** start GIVEN DATA **

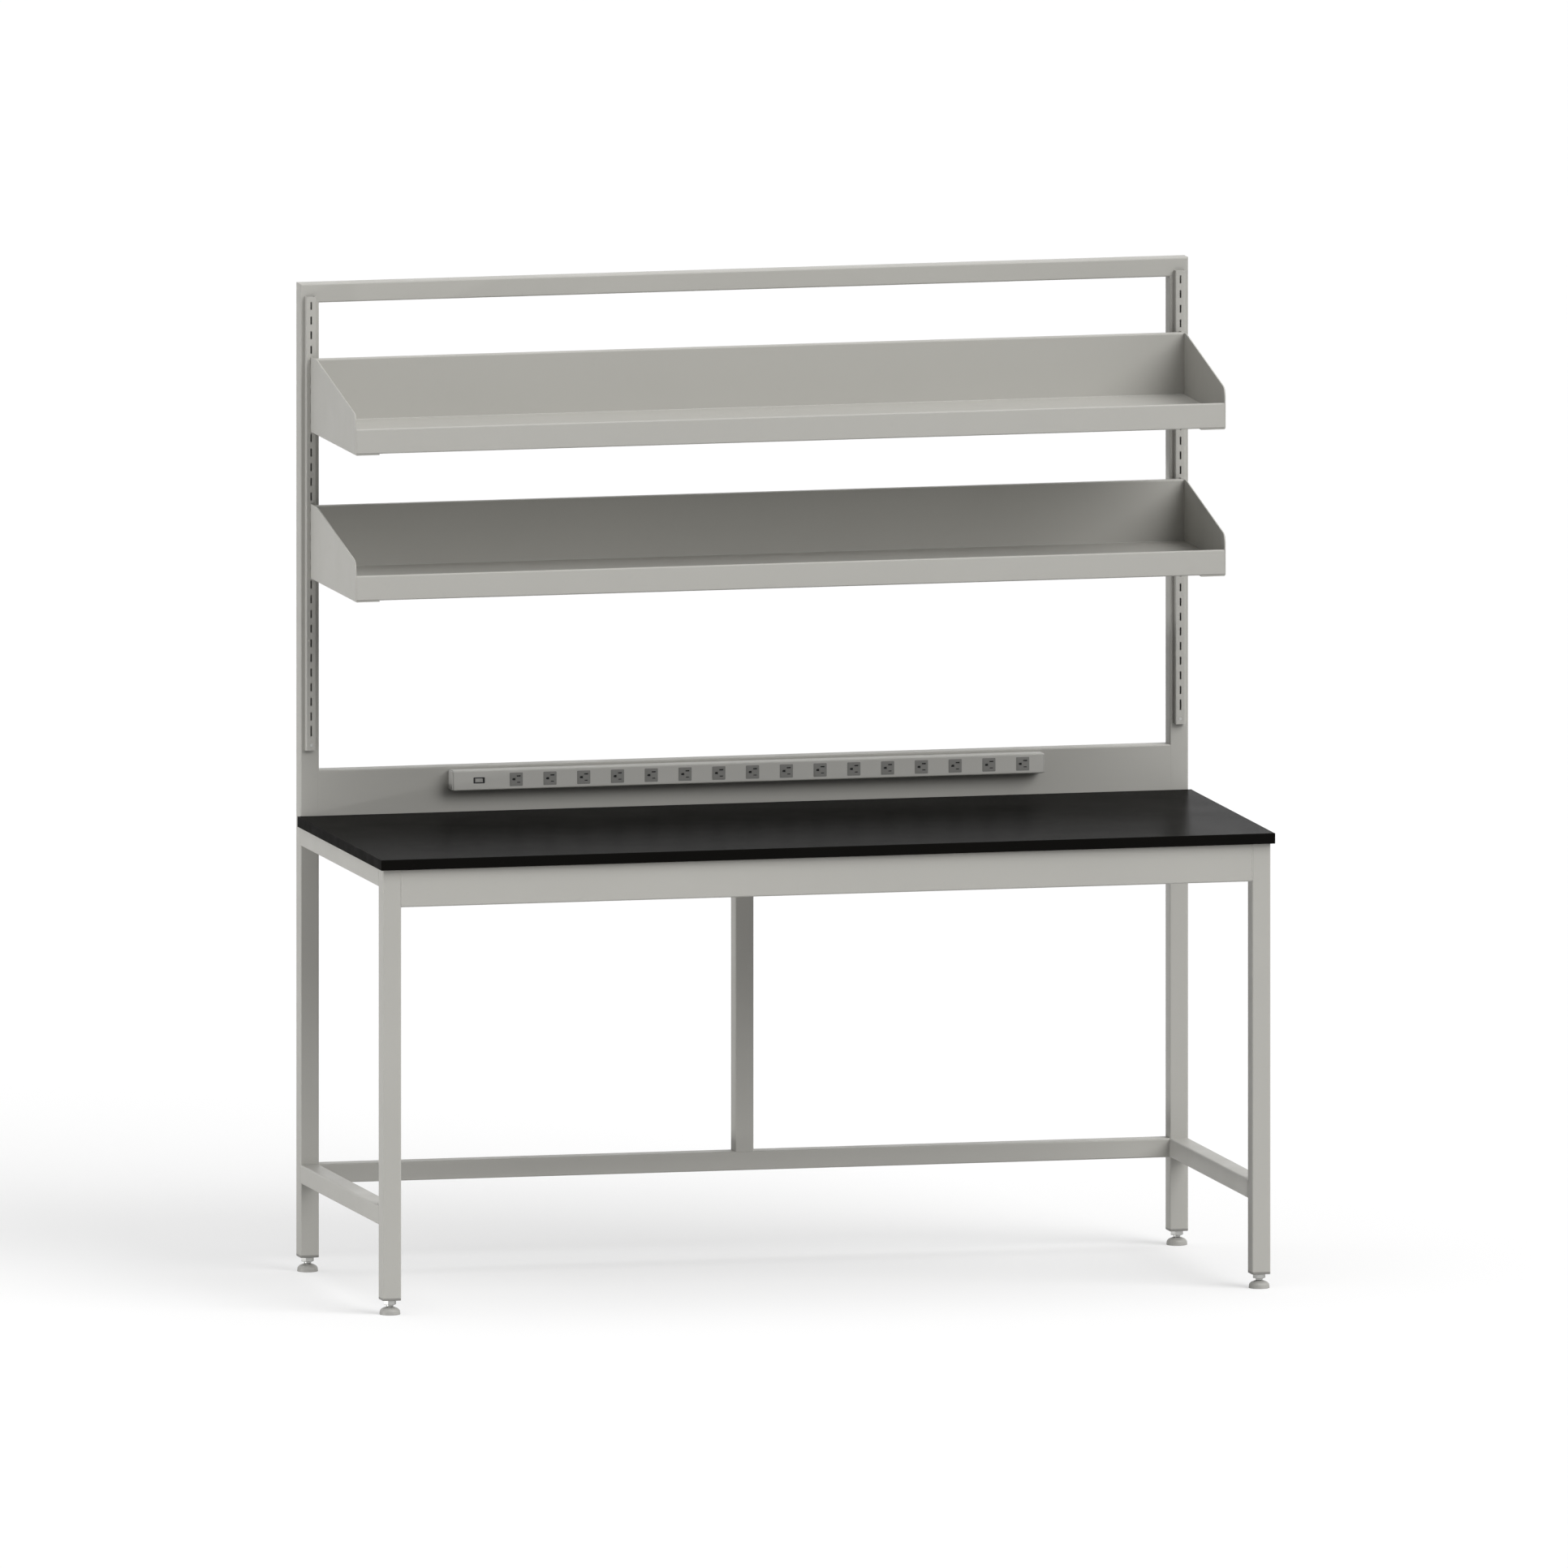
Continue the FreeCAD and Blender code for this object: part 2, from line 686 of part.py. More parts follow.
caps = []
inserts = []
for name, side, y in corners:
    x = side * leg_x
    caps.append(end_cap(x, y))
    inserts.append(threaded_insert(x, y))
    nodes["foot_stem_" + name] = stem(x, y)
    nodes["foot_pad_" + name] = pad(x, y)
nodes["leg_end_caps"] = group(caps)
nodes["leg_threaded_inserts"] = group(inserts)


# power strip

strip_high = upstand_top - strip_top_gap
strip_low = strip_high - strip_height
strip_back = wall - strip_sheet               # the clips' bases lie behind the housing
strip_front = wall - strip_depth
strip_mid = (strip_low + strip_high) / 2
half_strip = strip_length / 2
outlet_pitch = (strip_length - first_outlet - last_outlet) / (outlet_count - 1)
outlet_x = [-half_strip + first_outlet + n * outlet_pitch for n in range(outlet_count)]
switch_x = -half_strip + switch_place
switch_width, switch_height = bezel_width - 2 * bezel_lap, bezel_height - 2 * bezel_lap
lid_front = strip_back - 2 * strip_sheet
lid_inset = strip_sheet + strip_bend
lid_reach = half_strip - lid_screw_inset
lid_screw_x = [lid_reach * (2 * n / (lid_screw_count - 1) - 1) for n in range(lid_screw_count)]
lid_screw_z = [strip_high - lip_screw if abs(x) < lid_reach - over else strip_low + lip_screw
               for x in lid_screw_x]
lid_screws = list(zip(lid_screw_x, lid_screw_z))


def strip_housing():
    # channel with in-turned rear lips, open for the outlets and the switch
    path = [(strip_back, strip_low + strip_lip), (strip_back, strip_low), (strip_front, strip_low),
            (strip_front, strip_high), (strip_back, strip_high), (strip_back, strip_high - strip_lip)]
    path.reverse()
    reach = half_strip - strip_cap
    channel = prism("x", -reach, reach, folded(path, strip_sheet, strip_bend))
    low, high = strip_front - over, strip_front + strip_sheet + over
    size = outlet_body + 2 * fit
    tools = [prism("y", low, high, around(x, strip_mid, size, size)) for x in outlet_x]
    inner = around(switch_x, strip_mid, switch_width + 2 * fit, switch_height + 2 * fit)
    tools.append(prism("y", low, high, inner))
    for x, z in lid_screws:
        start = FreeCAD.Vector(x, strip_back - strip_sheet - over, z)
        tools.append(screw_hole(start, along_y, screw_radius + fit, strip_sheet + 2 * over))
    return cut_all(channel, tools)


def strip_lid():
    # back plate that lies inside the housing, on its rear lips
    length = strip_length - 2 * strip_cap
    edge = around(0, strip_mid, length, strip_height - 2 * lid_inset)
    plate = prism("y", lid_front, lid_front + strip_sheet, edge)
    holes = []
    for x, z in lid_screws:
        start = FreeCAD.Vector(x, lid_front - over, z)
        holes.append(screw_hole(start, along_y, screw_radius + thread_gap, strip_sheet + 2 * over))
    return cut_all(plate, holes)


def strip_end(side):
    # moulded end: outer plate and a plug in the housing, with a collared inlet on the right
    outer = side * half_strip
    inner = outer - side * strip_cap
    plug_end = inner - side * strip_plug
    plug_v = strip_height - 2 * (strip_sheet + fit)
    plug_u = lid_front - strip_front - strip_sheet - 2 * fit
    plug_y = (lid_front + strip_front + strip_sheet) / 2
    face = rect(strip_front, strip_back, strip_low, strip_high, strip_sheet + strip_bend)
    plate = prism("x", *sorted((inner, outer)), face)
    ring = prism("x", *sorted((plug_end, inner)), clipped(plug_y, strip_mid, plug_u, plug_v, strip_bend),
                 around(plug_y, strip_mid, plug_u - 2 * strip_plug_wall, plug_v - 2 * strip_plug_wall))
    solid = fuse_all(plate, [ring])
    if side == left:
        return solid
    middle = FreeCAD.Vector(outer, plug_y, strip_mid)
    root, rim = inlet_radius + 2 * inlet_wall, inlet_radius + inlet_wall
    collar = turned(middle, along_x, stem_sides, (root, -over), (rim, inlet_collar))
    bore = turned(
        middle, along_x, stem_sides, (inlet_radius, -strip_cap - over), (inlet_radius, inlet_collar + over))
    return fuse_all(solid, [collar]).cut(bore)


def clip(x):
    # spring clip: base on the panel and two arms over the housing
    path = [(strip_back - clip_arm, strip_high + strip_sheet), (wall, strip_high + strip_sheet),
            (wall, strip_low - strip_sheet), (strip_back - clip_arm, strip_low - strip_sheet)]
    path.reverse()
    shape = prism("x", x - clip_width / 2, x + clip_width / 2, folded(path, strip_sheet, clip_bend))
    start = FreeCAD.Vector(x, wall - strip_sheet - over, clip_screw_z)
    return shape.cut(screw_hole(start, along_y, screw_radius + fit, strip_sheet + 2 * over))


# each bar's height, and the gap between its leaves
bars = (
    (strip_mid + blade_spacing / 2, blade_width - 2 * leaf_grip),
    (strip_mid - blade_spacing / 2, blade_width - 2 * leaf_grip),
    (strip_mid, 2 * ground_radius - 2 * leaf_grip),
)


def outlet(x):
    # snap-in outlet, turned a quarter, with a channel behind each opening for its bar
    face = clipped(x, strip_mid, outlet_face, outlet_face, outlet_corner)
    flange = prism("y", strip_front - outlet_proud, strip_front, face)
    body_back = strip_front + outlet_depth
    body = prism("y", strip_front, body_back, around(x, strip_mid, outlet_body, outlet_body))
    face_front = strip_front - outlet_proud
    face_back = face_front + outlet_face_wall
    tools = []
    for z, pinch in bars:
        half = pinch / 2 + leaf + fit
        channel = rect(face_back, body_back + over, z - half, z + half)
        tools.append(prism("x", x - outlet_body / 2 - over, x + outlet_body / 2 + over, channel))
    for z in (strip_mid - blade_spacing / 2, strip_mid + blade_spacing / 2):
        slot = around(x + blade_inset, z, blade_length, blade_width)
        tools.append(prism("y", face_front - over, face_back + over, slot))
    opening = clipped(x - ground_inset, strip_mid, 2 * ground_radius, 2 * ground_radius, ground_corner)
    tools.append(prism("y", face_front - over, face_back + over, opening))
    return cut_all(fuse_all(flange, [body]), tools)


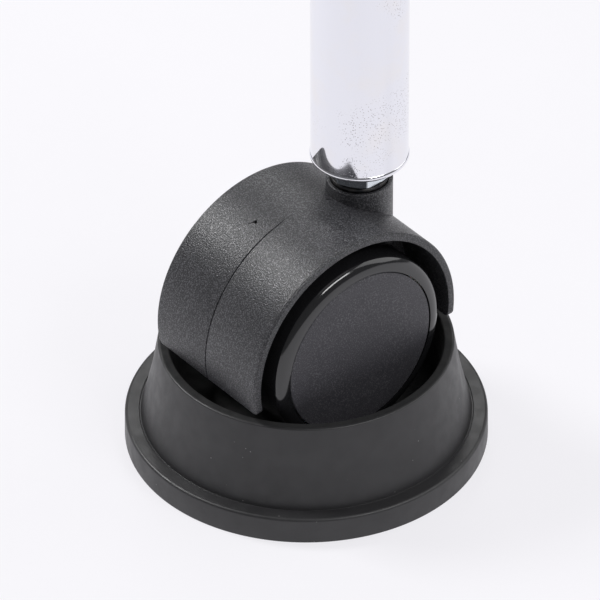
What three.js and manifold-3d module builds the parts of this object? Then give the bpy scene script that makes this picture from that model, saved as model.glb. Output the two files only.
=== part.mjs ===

** end GIVEN DATA **

▶ _EXERCISE AIM_: Copy, please, exactly the lines that start at the first line of the data and end at the line containing "# power strip", both kept and no others.

▶ _SOLUTION TO THIS EXERCISE_:
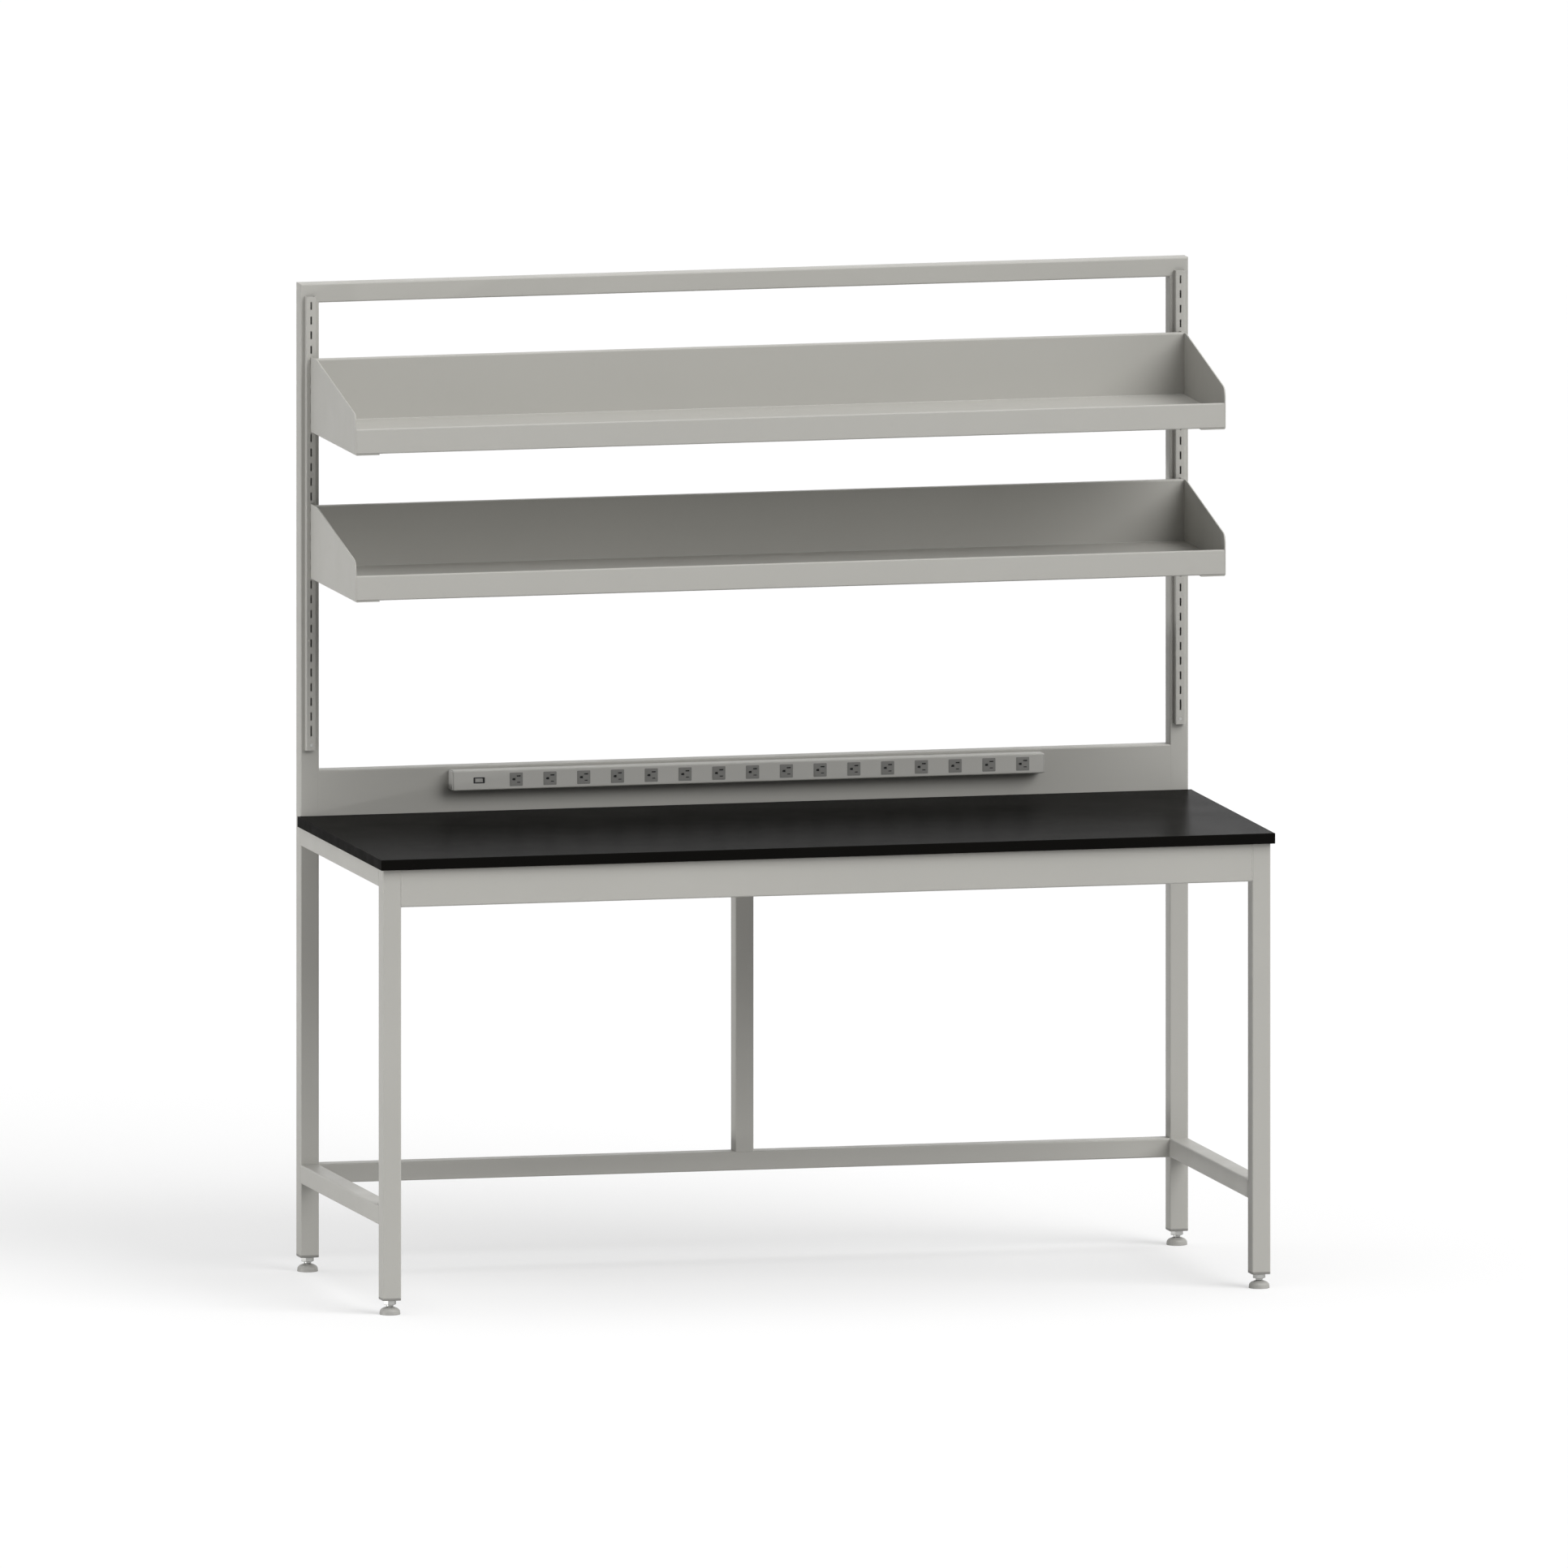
Continue the FreeCAD and Blender code for this object: part 2, from line 686 of part.py. More parts follow.
caps = []
inserts = []
for name, side, y in corners:
    x = side * leg_x
    caps.append(end_cap(x, y))
    inserts.append(threaded_insert(x, y))
    nodes["foot_stem_" + name] = stem(x, y)
    nodes["foot_pad_" + name] = pad(x, y)
nodes["leg_end_caps"] = group(caps)
nodes["leg_threaded_inserts"] = group(inserts)


# power strip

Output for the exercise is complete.